Like I said, read up before you make up SF or space opera.

QFT.

(P.S. I ask purely out of curiousity, not to get competitive, but how much about world-building do you know?)

endoperez
2006-07-29, 01:43 PM
Thus far, your world is great.

As has been said, the Gas Giants exist. There needn't be any use for them - pursuing possible leads can provide many interesting adventurers. There should be few huge artificial starbases, and at least plans to build an artificial planet. Again, adventure hooks.

Moons of all the planets offer many possibilities. Especially the ones closer to sun. What about Earth's moon? Also, what happens in the Asteroid belt?

Pluto is probably too cold to be 'colonized', but it probably could be a base for watching the stars and research center for travel to other solar systems.

Also, I personally don't think the idea of Britain invading the world is that strange. Britain was a big player when large parts of today's industrial powers were its colonies. If it got a chance and had a wrong kind of leader, it could try to get those back. If you want something more "realistic", what about this:

2020: First permanent colony established on Mars. Other planets soon follow.

2060: Asia takes lead as a new center of technology and science.

2103: Fusion discovered, almost accidentally, in Britain's torchwood institute. They keep it quiet, starting to research any military plans they and other countries had abandoned because of their enormous energy consumption.

2117: China tries to invade India, but India fights back. India uses a technological breakthrough to take control of China's computers, detonating one of China's own nuclear bombs on its silo and starting oppression. Great rebellions are triggered in China, and whole world sends in armed forces to take control of China's remaining nukes before they get into wrong hands.

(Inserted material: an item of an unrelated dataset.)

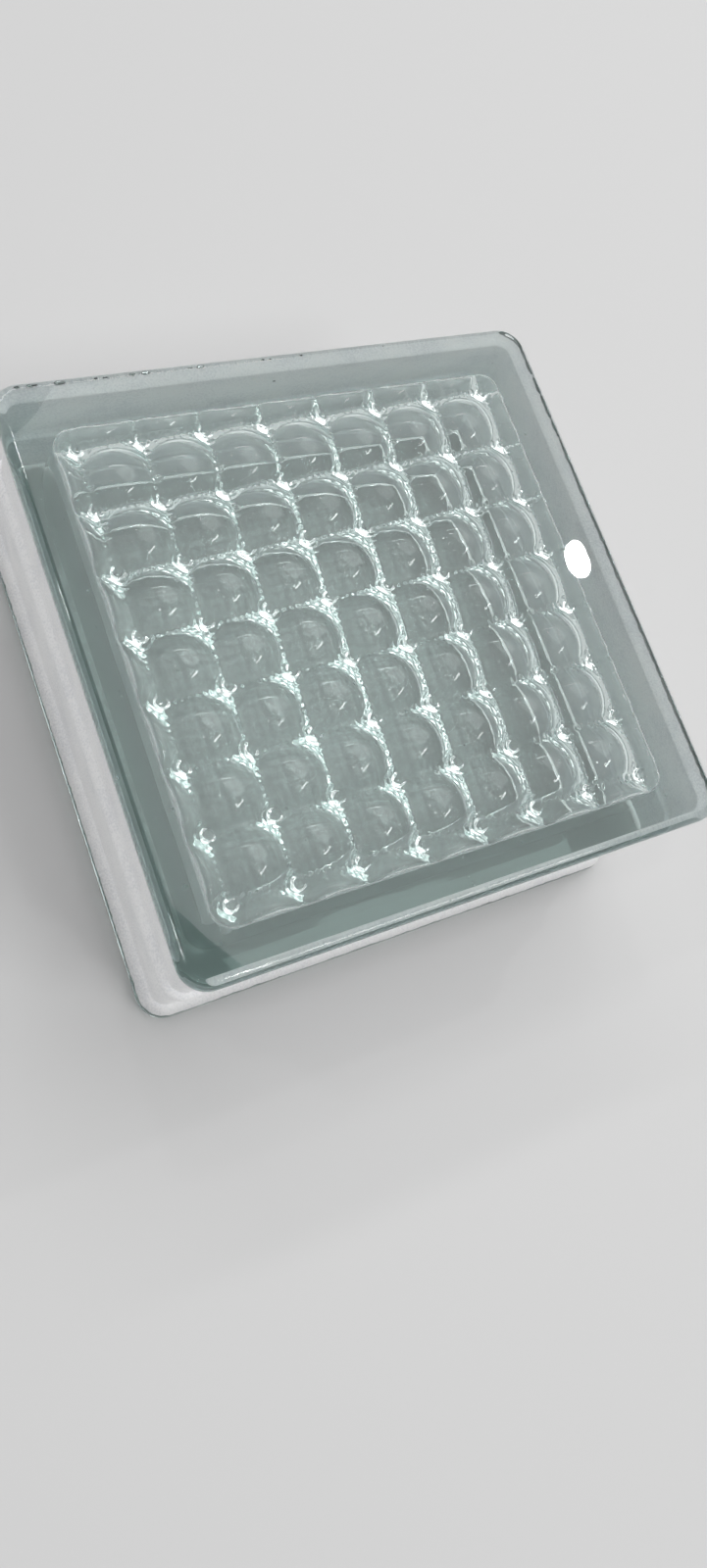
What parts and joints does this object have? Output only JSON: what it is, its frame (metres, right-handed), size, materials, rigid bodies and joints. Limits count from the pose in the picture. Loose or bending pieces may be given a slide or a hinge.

late 2119: International pressure against India decision to detonante the chinese nuke finally causes civil war in India.

2120: Britain launches an all out military assault against India. Thanks to their fusion technology, they quickly conquer most of it. They continue to take control of the whole of China. During the following years, their military power and behind-the-curtains dirty deals force then the other other countries of Asia to 'rejoin' the UK as colonies.

2123: The first nukes are launched. US, Canada and France launch a co-ordinated nuclear attack on London, Edinburgh, Cardiff, Nagbur, Pyongyang, Bangkok and Ulanbaatar. Russia joins the UK in its retaliation because its rich Eastern areas also suffered from the nukes, but its Britain's Fusion Warheads that annihilating most of North America and Africa - and Europe, as an Irelandish terrorist interferes. The nuclear winter that follows forces humanity to abandon Earth.

Thomas
2006-07-29, 03:23 PM
(P.S. I ask purely out of curiousity, not to get competitive, but how much about world-building do you know?)

Not that much. I've got an SF-fan's knowledge of planetology and similar topics; most of what I know/believe is gleaned from GURPS Space (which I, of course, heartily recommend to anyone crafting any sort of SF campaign, whether space opera or hard SF). I wouldn't expect to get details right, but big stuff (like "You can't live in/on gas giants") is easy... ;D


Thus far, your world is great.
Also, I personally don't think the idea of Britain invading the world is that strange. Britain was a big player when large parts of today's industrial powers were its colonies. If it got a chance and had a wrong kind of leader, it could try to get those back.

Fusion power-plants sound much less plausible than Britain becoming an imperial power again, really. And it's very Space 1889, which may be sort of the feeling the OP is looking for here.

Tanking_101
2006-07-29, 03:32 PM
Yeah I would totaly do something with the moons of the gas giants. Jupiter has like 17 and saturn has like 15 or something. I know they both have too many for there own good. Io is one of Jupiters moons I think and is made entirely out of frozen and liquid methane. I would also have gas mining platforms in orbit around the gas giants, and perhaps small military intallations to protect them. I would also have some sort of an under ground rebel society in the moon. Literally under ground maybe even remnants of the neo nazis.

LoopyZebra
2006-07-29, 11:44 PM
Back to the social aspect, why Neo-Nazis? Wouldn't another group make sense? People only join radical groups when the current system isn't working, and as Britain is in control, it doesn't seem like any Germans would be poor enough to join up. If we go by Endoperez's history (which is more likely, but I still can't see Britain as a war-monger without an economic depression of Great Depression levels or deep dissatisfaction with the parliamentary British government, usually caused by economic concerns, but that's aside the point) wouldn't Asians displaced by Britain's warmongering make more sense for an organized revolution?

Ethdred
2006-07-30, 08:42 AM
Why do you think Neo-Nazis (and please, there is no apostrophe in plurals) would have to be Germans? Though it does sound like he's using the term as a catch-all for 'nasty elements that we disagree with' - a common problem when people start bandying around words like fascism and nazism.

As for why would Britain start a war with the rest of the world - I can only assume that the people asking that question don't live here :)

On a serious note, you say that you only have a problem with Gas Giants - but what about the Asteroid Belt (or even the Kuiper Belt)? Presumably that's got things happening in it Also, Mercury apparently is only hot on one side due to its rotation - one face is kept permanently towards the sun. I can't remember the details of this, but you could probably dig up some research on the good old Interweb.

I go with the general consensus that mining platforms of some sort are what you want for the Gas Giants, and colonisation of their moons is where the fun is. Pluto as an observatory is a really cool idea!